Bourgeois comedy aimed to entertain and educate the public through the praise of virtue. These were well-crafted works, with a moderate dose of criticism, some humor, and a melodramatic tone, which always presented an amiable solution to human conflicts. Love was an important theme. Notable authors include:

  • Joaquín Calvo Sotelo with When Night Comes
  • Luca de Tena with Two Women at 9

Theater of Humor

The theater of humor kept the Spanish populace away from the real and challenging issues the country was facing. It was a comic theater that was radically novel and innovative. The two most prominent representatives are Enrique Jardiel Poncela and Miguel Mihura.

The production of Enrique Jardiel Poncela is characterized by the incorporation of the improbable, with ingredients of madness and mystery. The characters typically belong to the bourgeoisie, and the master/servant dynamic frequently appears. They represent a society whose objectives are love and money. His two most important works are:

  • Eloisa Is Beneath an Almond Tree
  • Four Hearts with Brake and Reverse

In Eloisa Is Beneath an Almond Tree, Fernando and his fiancée Mariana, along with their families, are involved in the mysterious death of Eloisa, a woman who physically resembles Mariana. Four Hearts with Brake and Reverse features a group of characters who, as time goes on, instead of growing older, become younger.
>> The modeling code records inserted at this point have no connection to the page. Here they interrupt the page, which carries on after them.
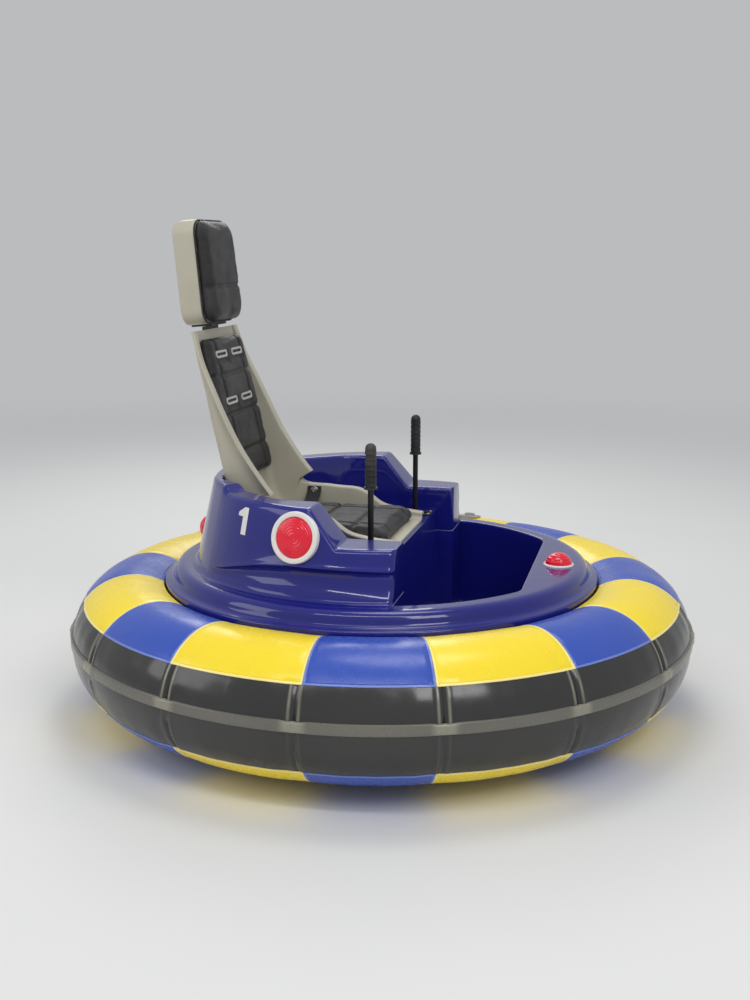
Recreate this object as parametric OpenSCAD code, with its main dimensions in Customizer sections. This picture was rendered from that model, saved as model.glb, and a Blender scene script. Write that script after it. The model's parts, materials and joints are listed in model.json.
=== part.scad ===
// Round battery bumper car: an inflated tube carries a moulded body with a bucket seat,
// two drive levers, four lamps, two driven wheels and two swivel casters.
// Millimetres. +X is forward, +Y is the rider's left, +Z is up. The origin is on the floor,
// under the middle of the tube.

/* [Tube] */
// Radius of the circle that the tube's middle follows
tube_ring_r = 730; // [700:1:760]
// Radius of the inflated tube's own round section
tube_r = 178; // [165:1:190]
// Height of the tube's underside above the floor
ground_gap = 47; // [40:1:60]
// Height of the rub strip round the outside
strip_h = 29; // [20:1:40]
// How far the rub strip stands out of the tube
strip_out = 6; // [3:0.5:10]
// Height of the rub strip's middle above the tube's middle
strip_rise = 18.5; // [0:0.5:30]
// Coloured panels round the top, and as many round the bottom
panel_count = 16; // [8:2:24]
// Angle that one yellow panel takes round the car
yellow_sweep = 24.25; // [20:0.25:26]
// Thickness of the coloured vinyl panels
panel_t = 2; // [1:0.5:3]
// Angle from the tube's equator to where a panel starts
panel_start = 38.2; // [30:0.1:50]
// Width of the tape that is welded over each seam of the tube
tape_w = 26; // [16:1:36]
// Thickness of the welded tape
tape_t = 1.2; // [0.8:0.1:2]
// Diameter of the inflation valve's cap ring
valve_d = 78; // [60:1:90]
// Bore of the inflation valve
valve_bore = 18; // [10:1:24]
// Height of the valve's boss
valve_h = 14; // [8:1:20]
// Angle round the car from straight ahead to the valve
valve_az = 78.75; // [77:0.25:81]
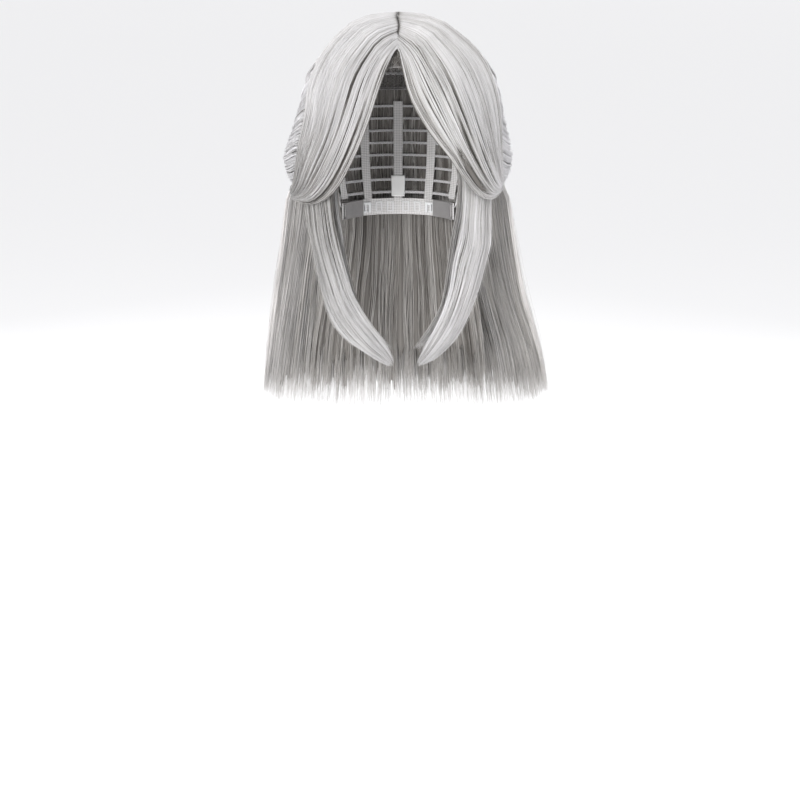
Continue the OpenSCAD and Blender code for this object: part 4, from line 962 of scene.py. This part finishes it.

Before Jardiel, Miguel Mihura was the true initiator of humorous restoration. He had written Three Top Hats in 1932, one of the most important works of contemporary Spanish theater, though it was not publicly performed until 20 years later. In this play, Dionisio, a serious and respectable man about to marry, confronts the free and bohemian world, falling in love with Paula, who belongs to this world. However, he ultimately renounces this freedom to marry his former girlfriend. Mihura thus shows disenchantment.

This pessimistic work attracted attention for its critical humor, a humor similar to that of the magazines founded by Mihura, such as La Codorniz and La Ametralladora, which were very popular during the Franco regime. Mihura continued cultivating humor with new titles, though with much less critical edge, such as The Great Lady and Maribel and the Strange Family.